According to his memoir, Living with Conviction: German Army Captain Turns to Cultivating Peace (1994), the pacifism Bartel eventually came to “cherish” was born at that moment.

Bartel grew up in a pious Mennonite home in Prussia. Military service had ceased to be an issue for Prussian Mennonites, so in 1937, at age 22, he enlisted in the army. He was a committed Christian, and felt sure he was doing God’s will.

Bartel moved up the ranks quickly. He received the Iron Cross for bravery under heavy fire. He had close encounters with death. But his “darkest hour” came when he gave the order to execute a young man who had alerted partisan groups to the activities of Bartel and his unit. Little did he know, he writes, “that the guilt and pain of that action would go with me throughout the rest of my life!”

After Germany’s defeat, Bartel’s thinking, too, “lay in shambles.” He carried a “heavy burden” of doubts about his war experience and sometimes envied his many friends who had died.
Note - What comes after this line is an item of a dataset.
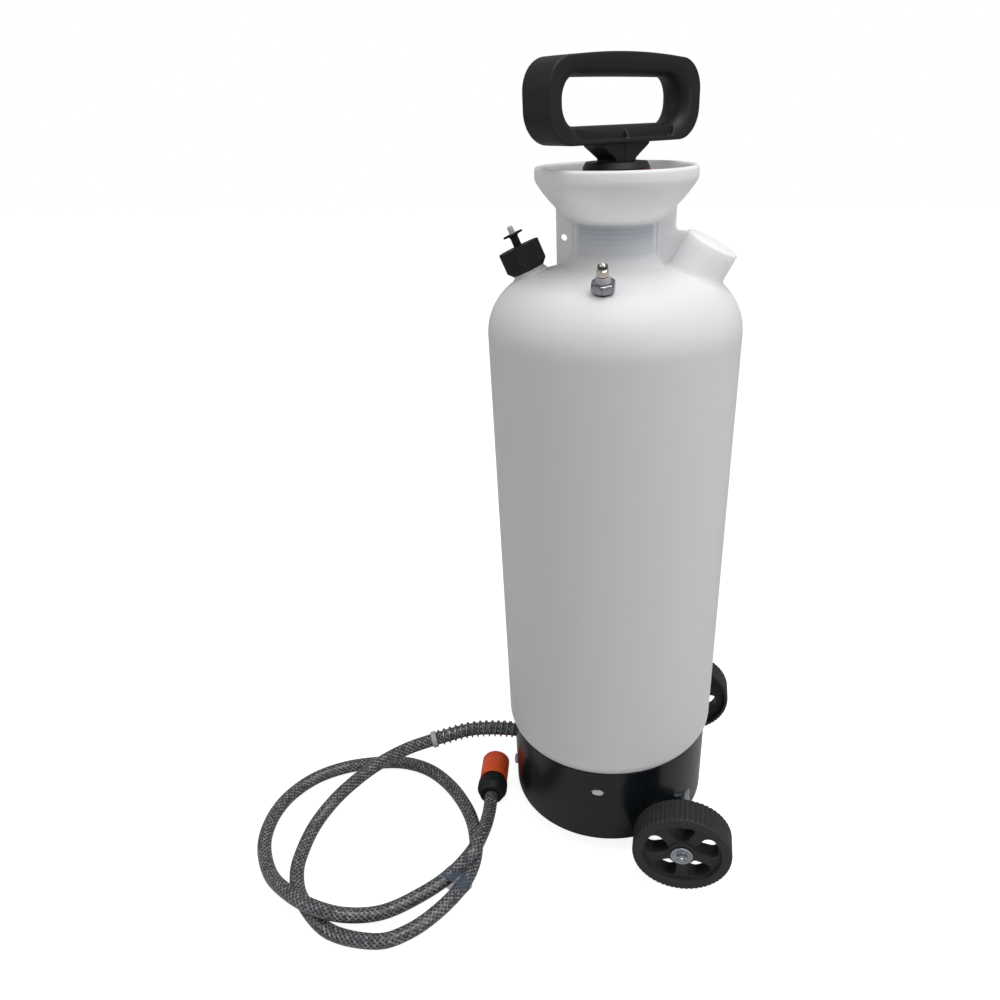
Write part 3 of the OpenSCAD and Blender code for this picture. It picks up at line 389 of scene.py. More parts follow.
def soft(corners, steps=5):
    """A closed outline from corners (x, y, radius), each rounded by its own radius."""
    out = []
    for i, (x, y, r) in enumerate(corners):
        here = Vector((x, y))
        back = Vector(corners[i - 1][:2]) - here
        on = Vector(corners[(i + 1) % len(corners)][:2]) - here
        if r <= 0:
            out.append((x, y))
            continue
        half = back.angle(on) / 2
        reach = min(r / math.tan(half), back.length * 0.499, on.length * 0.499)
        r = reach * math.tan(half)
        mid = here + (back.normalized() + on.normalized()).normalized() * (r / math.sin(half))
        first = here + back.normalized() * reach - mid
        last = here + on.normalized() * reach - mid
        a = math.atan2(first.y, first.x)
        turn = (math.atan2(last.y, last.x) - a + math.pi) % (2 * math.pi) - math.pi
        for k in range(steps + 1):
            t = a + turn * k / steps
            out.append((mid.x + r * math.cos(t), mid.y + r * math.sin(t)))
    return out


def box_outline(x0, x1, y0, y1, r, steps=8):
    return soft([(x0, y0, r), (x1, y0, r), (x1, y1, r), (x0, y1, r)], steps)


def disc_profile(outer, low, high, r):
    """Half the cross-section of a disc, with its rim rounded."""
    rim = arc(outer - r, low + r, r, -90, 0, 5) + arc(outer - r, high - r, r, 0, 90, 5)
    return [(0, low), *rim, (0, high)]


def threads(r, low, step, count):
    """A thread's ridges as half a cross-section, from a height upwards."""
    return [(r - (0.25 if k % 2 else 0), low + k * step) for k in range(count)]


def hexagon(across):
    """Keeps a turned shape within a hexagon of that width across its flats."""
    def cut(r, z, a):
        off = (a + math.pi / 6) % (math.pi / 3) - math.pi / 6
        return min(r, across / 2 / math.cos(off))
    return cut


class Shape:
    """Solids gathered into one mesh."""

    def __init__(self, place=None):
        self.mesh = bmesh.new()
        self.place = place or Matrix()

    def moved(self, place):
        self.place = place
        return self

    def rings(self, rows, loop=False):
        """A skin over rows of points, each closed on itself; open ends are capped."""
        made = [[self.mesh.verts.new(self.place @ Vector(p)) for p in row] for row in rows]
        pairs = list(zip(made, made[1:]))
        if loop:
            pairs.append((made[-1], made[0]))
        for a, b in pairs:
            n = max(len(a), len(b))
            for k in range(n):
                m = (k + 1) % n
                if len(a) == 1:
                    self.mesh.faces.new((a[0], b[m], b[k]))
                elif len(b) == 1:
                    self.mesh.faces.new((a[k], a[m], b[0]))
                else:
                    self.mesh.faces.new((a[k], a[m], b[m], b[k]))
        for row in () if loop else (made[0], made[-1]):
            if len(row) > 1:
                self.mesh.faces.new(row)
        return self

    def lathe(self, profile, sides=96, cut=None, turns=None):
        """A profile of (radius, height) turned about Z; cut changes its radius by angle."""
        turns = turns or [2 * math.pi * k / sides for k in range(sides)]
        rows = []
        for r, z in profile:
            if r < 1e-6:
                rows.append([(0, 0, z)])
                continue
            radii = [cut(r, z, a) if cut else r for a in turns]
            rows.append([(q * math.cos(a), q * math.sin(a), z) for q, a in zip(radii, turns)])
        return self.rings(rows, loop=min(r for r, z in profile) > 1e-6)

    def plate(self, outlines, depth, edge=0.0, steps=3):
        """A flat plate, about the middle of its depth, from an outline and any holes in it."""
        curve = bpy.data.curves.new("plate", "CURVE")
        curve.dimensions = "2D"
        curve.fill_mode = "BOTH"
        curve.extrude = depth / 2 - edge
        curve.bevel_depth = edge
        curve.bevel_resolution = steps
        curve.offset = -edge
        for outline in outlines:
            spline = curve.splines.new("POLY")
            spline.points.add(len(outline) - 1)
            for point, (x, y) in zip(spline.points, outline):
                point.co = (x, y, 0, 1)
            spline.use_cyclic_u = True
        holder = bpy.data.objects.new("plate", curve)
        flat = bpy.data.meshes.new_from_object(holder)
        bpy.data.objects.remove(holder)
        flat.transform(self.place)
        old = len(self.mesh.verts)
        self.mesh.from_mesh(flat)
        self.mesh.verts.ensure_lookup_table()
        bmesh.ops.remove_doubles(self.mesh, verts=self.mesh.verts[old:], dist=0.01)
        bpy.data.meshes.remove(flat)
        return self

    def tube(self, path, r, sides=16):
        return self.rings([around(p, way, r, sides) for p, way in zip(path, ways_of(path))])

    def done(self, name, body, slot, *nodes, sharp=32, even=True):
        """The piece that rides on a body, has a slot's finish and stands for these nodes."""
        bmesh.ops.recalc_face_normals(self.mesh, faces=self.mesh.faces)
        bmesh.ops.scale(self.mesh, vec=(MM, MM, MM), verts=self.mesh.verts)
        mesh = bpy.data.meshes.new(name)
        self.mesh.to_mesh(mesh)
        self.mesh.free()
        mesh.polygons.foreach_set("use_smooth", [True] * len(mesh.polygons))
        mesh.set_sharp_from_angle(angle=math.radians(sharp))
        mesh.materials.append(FINISHES[slot])
        obj = bpy.data.objects.new(name, mesh)
        bpy.context.scene.collection.objects.link(obj)
        if even:
            obj.modifiers.new("even", "WEIGHTED_NORMAL").keep_sharp = True
        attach(obj, body)
        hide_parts(*nodes)
        return obj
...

In 1951, Bartel, his wife Erna, and their sons immigrated to Canada, where they farmed for many years in Agassiz, B.C. He became involved in various kinds of public work, including service on the board of Mennonite Central Committee for many years. When MCC Canada began dialogue on capital punishment in 1972, Bartel began to assess his past and search for biblical answers to his struggles.

“It became crystal clear,” he says, that Jesus’ teaching in the Sermon on the Mount – “Love your enemies and pray for those who persecute you” – had to be taken literally.

On November 11, 1988, at the general meeting of MCC Saskatchewan, Bartel spoke publicly about his change in convictions.

“After pleading guilty before God, I had received unlimited freedom to teach and to preach,” he writes. “My nightmares – seeing that young man standing before God, pointing his finger at me – were gone.”

Although some of the pain would remain, “admitting guilt, speaking publicly about failure, sin, and forgiveness” led Bartel to “such wonderful freedom…to move forward with God and to continue serving God’s people.”

Besides writing his autobiography, Bartel subsequently travelled to many churches and schools to tell his story and preach peace. Today, nearly 95 and recently widowed, he can no longer do this. But he remains involved in Eden Mennonite Church, Chilliwack, B.C., where he’s a member, and in Harrison Gospel Chapel, the nearby church he attends. And, he declared in a recent phone conversation, he’s still passionate about the message of peace.